One downside is that—apart from YouTube—it's not really designed for the modern habit of binge-watching. Hulu, for example, can roll right from one episode to the next on the Roku. On Chromecast, the action stops after each episode.
This could be one reason for the common naysayers' refrain: "I have a Chromecast. Used it once or twice, but it's collecting dust on my shelf right now." Another has to do with selection: Chromecast only features 14 streaming sources to date. While that limited inventory covers many of the most popular streaming services—including Netflix, Hulu, YouTube, HBO GO, Pandora, Plex and VEVO, among others—it's frustrating to know that more are on the sidelines, waiting for Google to let them into the Chromecast fold.

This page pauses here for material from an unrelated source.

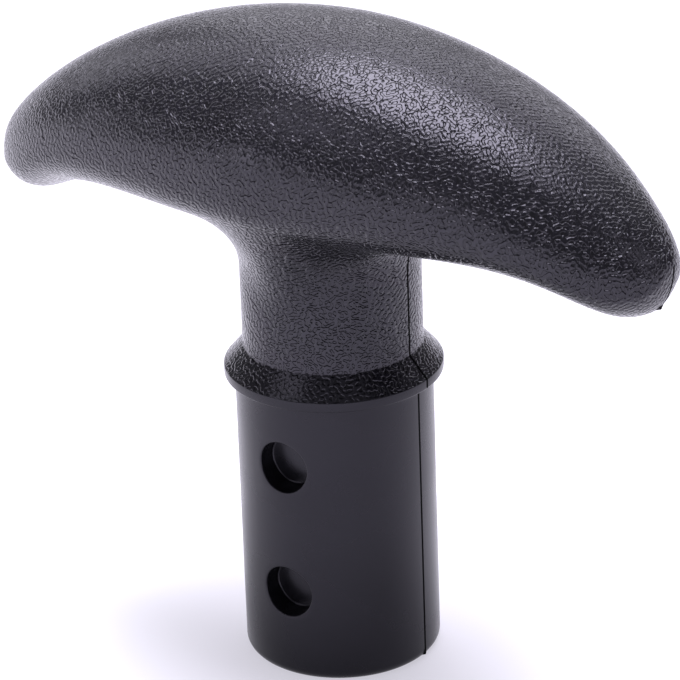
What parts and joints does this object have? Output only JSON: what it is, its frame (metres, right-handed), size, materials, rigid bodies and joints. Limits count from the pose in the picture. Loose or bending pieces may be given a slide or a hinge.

See also: Google's Chromecast Is Open To All, So Bring On The Streaming Apps
Unfortunately, those Chromecast apps are still waiting, thanks to the company's reluctance to release its software development kit. Although developers can play with these tools, they're not actually permitted to update their apps and sites to work with the device just yet (although Google has allowed a few special partners some early access). When this policy will change, only Google knows for sure. Too bad the company has stayed mum on the topic so far.
[UPDATE: It appears that Google has just released the software development kit. That means more Chromecast-supporting apps and websites are likely on the way very soon.]
Clearly, Chromecast isn't a perfect device. And perhaps its foibles would be insufferable had I not paid just $35 for it. But for that price, and for the features I do have at my fingertips, it has exceeded my expectations. In fact, it's blown right through them.